A SINGULAR WOMAN

唯一無二のトップ女優 ジュリアン・ムーア

July 2019

text tom chamberlin
photography richard phibbs
fashion direction grace gilfeather

「パワーがもたらすものはたくさんあることはわかっています。でも、パワーとは上下関係を表す言葉。なぜ私がパワフルになる必要があるんでしょう? 他の誰かより偉い立場になる感じがするので、パワフルになりたいとは思いません。それよりも一体感を大切にしたいのです」

 平等や敬意を求める昨今の女性たちの活動についてジュリアンの考えを聞くと、落ち着いた態度でこう語ってくれた。

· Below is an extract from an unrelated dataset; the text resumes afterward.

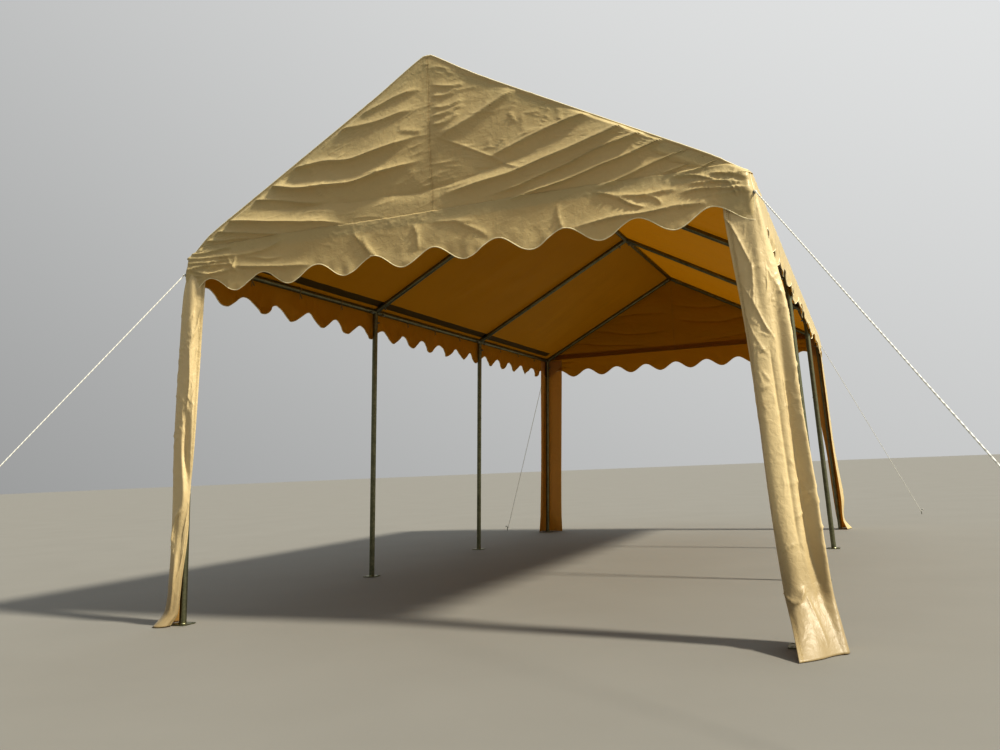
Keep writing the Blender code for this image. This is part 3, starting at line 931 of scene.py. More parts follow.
# Each fold: the points of its crest from left to right, its height, its widths above and
# below, and how square its shoulders are where they aren't those of a sharp fold
FRONT_FOLDS = (
    # Slack high up, hanging from the middle seam
    (((-420, 2600), (-280, 2640), (-150, 2670), (-20, 2680)), 6, 35, 18),
    (((-660, 2560), (-500, 2550), (-310, 2550), (-160, 2570), (-20, 2580)), 7, 40, 20),
    (((-170, 2480), (-20, 2450)), 4, 20, 14),
    # The long slack folds of the left half
    (((-990, 2420), (-820, 2400), (-640, 2390), (-460, 2380), (-280, 2400), (-20, 2440)), 13, 55, 26),
    (((-1140, 2350), (-980, 2320), (-770, 2280), (-460, 2260), (-170, 2300), (-20, 2320)), 15, 50, 22),
    (((-1220, 2290), (-1070, 2260), (-900, 2230), (-740, 2200), (-590, 2180)), 8, 30, 18),
    (((-1420, 2200), (-1250, 2170), (-960, 2120), (-650, 2080), (-450, 2040)), 12, 45, 24),
    (((-1480, 2150), (-1350, 2130), (-1160, 2090), (-970, 2060), (-820, 2040)), 9, 26, 14),
    (((-1540, 2090), (-1420, 2080), (-1200, 2060), (-1050, 2050)), 7, 22, 12),
    (((-450, 2220), (-380, 2260), (-260, 2300)), 4, 20, 14),
    # Short cross creases where the long folds bend
    (((-740, 2430), (-710, 2380), (-680, 2330)), 4, 10, 10),
    (((-700, 2290), (-620, 2210)), 4, 10, 8),
    (((-640, 2290), (-570, 2220)), 4, 10, 8),
    # The wide hollow across the whole gable
    (((-1120, 2190), (-710, 2180), (-290, 2160), (100, 2170), (470, 2250), (840, 2350)), -6, 50, 50, 1.8),
    # Fine creases beside the middle seam
    (((20, 2690), (120, 2660), (200, 2660)), 4, 16, 12),
    (((20, 2630), (100, 2620), (170, 2650)), 4, 16, 12),
    (((20, 2570), (110, 2560), (200, 2590)), 4, 18, 12),
    (((20, 2520), (100, 2530), (200, 2560)), 4, 16, 12),
    (((10, 2480), (90, 2480), (180, 2520)), 5, 18, 12),
    # The slack folds of the right half, which run up to the rafter
    (((30, 2400), (140, 2440), (310, 2510), (500, 2590)), 10, 45, 30, 1.2),
    (((20, 2430), (170, 2350), (370, 2240), (520, 2170)), 4, 14, 12),
    (((260, 2250), (370, 2280), (580, 2340), (860, 2400), (1020, 2430)), 11, 40, 26),
    (((0, 2100), (150, 2130), (370, 2160), (670, 2220), (1030, 2310), (1200, 2350)), 14, 55, 30, 1.2),
    (((250, 2070), (470, 2100), (670, 2150), (870, 2210), (1100, 2260), (1240, 2300)), 11, 26, 13),
    (((340, 2030), (570, 2060), (760, 2100), (960, 2150), (1170, 2210), (1320, 2250)), 12, 26, 14),
    (((790, 2030), (900, 2040), (1090, 2100), (1280, 2150), (1420, 2190)), 9, 20, 12),
    (((1140, 2050), (1230, 2070), (1370, 2120)), 6, 14, 10),
    (((1200, 2030), (1310, 2050), (1400, 2090)), 6, 12, 9),
    # Small upright creases
    (((420, 2470), (460, 2400)), 3, 10, 10),
    (((490, 2460), (490, 2350)), 3, 10, 10),
    (((680, 2450), (690, 2380)), 3, 10, 10),
    # Pleats drawn together at the left corner by the guy rope
    (((-1560, 1990), (-1360, 1980), (-1170, 1970)), 6, 14, 9),
    (((-1540, 1965), (-1350, 1955), (-1200, 1950)), 6, 12, 8),
    (((-1550, 1920), (-1400, 1940), (-1170, 1920)), 7, 14, 9),
    (((-1540, 1940), (-1350, 1890), (-1170, 1900)), 6, 12, 9),
    (((-1200, 1880), (-1190, 1920), (-1180, 1970)), 7, 16, 12),
    (((-1560, 2015), (-1420, 2010), (-1300, 2020), (-1180, 2020)), 5, 10, 7),
    (((-1500, 1900), (-1420, 1885), (-1330, 1890), (-1240, 1910)), 5, 11, 8),
    (((-1470, 1860), (-1380, 1870), (-1280, 1860)), 4, 10, 8),
    (((-1240, 1980), (-1220, 1930), (-1160, 1870)), 5, 10, 8),
    (((-1160, 1960), (-1060, 1950), (-960, 1930), (-860, 1940)), 4, 10, 8),
    (((-1330, 1980), (-1160, 1970), (-1020, 1980), (-930, 2000), (-830, 2040)), 6, 14, 10),
    # The taut line of the left tongues, whose tips are set back
    (((-1240, 1915), (-950, 1885), (-700, 1855)), 9, 30, 8, 1.1),
    # Creases in the valance
    (((-460, 2010), (-400, 1930), (-330, 1840)), 6, 14, 10),
    (((-410, 1980), (-360, 1900), (-300, 1840)), 5, 12, 10),
    (((-110, 2000), (-80, 1930), (-80, 1850)), 6, 16, 12),
    (((0, 1990), (120, 1980), (240, 1960)), 4, 12, 10),
    (((110, 1990), (250, 1910), (310, 1860)), 5, 14, 10),
    (((650, 1990), (650, 1930), (680, 1850)), 5, 12, 10),
    (((800, 2020), (910, 1980), (1000, 1930), (1080, 1910)), 7, 14, 10),
    (((900, 1980), (1040, 1970), (1180, 1970), (1220, 1940)), 6, 12, 9),
    (((1030, 1970), (1110, 1950), (1150, 1900)), 5, 10, 9),
    # The taut line of the right tongues
    (((690, 1855), (850, 1870), (1100, 1885), (1370, 1880)), 9, 26, 8, 1.1),
    # Pleats drawn together at the right corner by the guy rope
    (((1170, 2030), (1270, 2020), (1330, 2000), (1400, 1970)), 6, 12, 8),
    (((1330, 2020), (1440, 2000), (1530, 1960)), 6, 12, 8),
    (((1240, 1980), (1390, 1975), (1500, 1945)), 6, 11, 8),
    (((1200, 1940), (1310, 1950), (1400, 1940), (1540, 1920)), 7, 14, 8),
    (((1360, 1910), (1460, 1915), (1550, 1905)), 4, 10, 7),
    (((1410, 1985), (1450, 1940), (1470, 1890)), 4, 10, 8),
)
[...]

「男女間で当たり前だと思われていた行動がいまだにありますね。時代が変化しているのですから、許されることと許されないことについて見直すべきでしょう。女性だけで解決策を進められることではないから、男性にも対話に加わってもらいたい。喧嘩腰になるのは避けたいから、みんな怖じ気づいているようだけど、私は男女ともに前進したいのです」

衰えることのない美と演技 2000年代は、ジュリアンに喜びと悩みをもたらした。この頃、彼女はアカデミー賞に3回ノミネートされた。最初は1999年末に公開された『ことの終わり』で、残る2回は2002年の『エデンより彼方に』(主演女優賞)と『めぐりあう時間たち』(助演女優賞)である。一方で、アルフォンソ・キュアロン監督の『トゥモロー・ワールド』(2006年)では興行的に惨敗を喫した。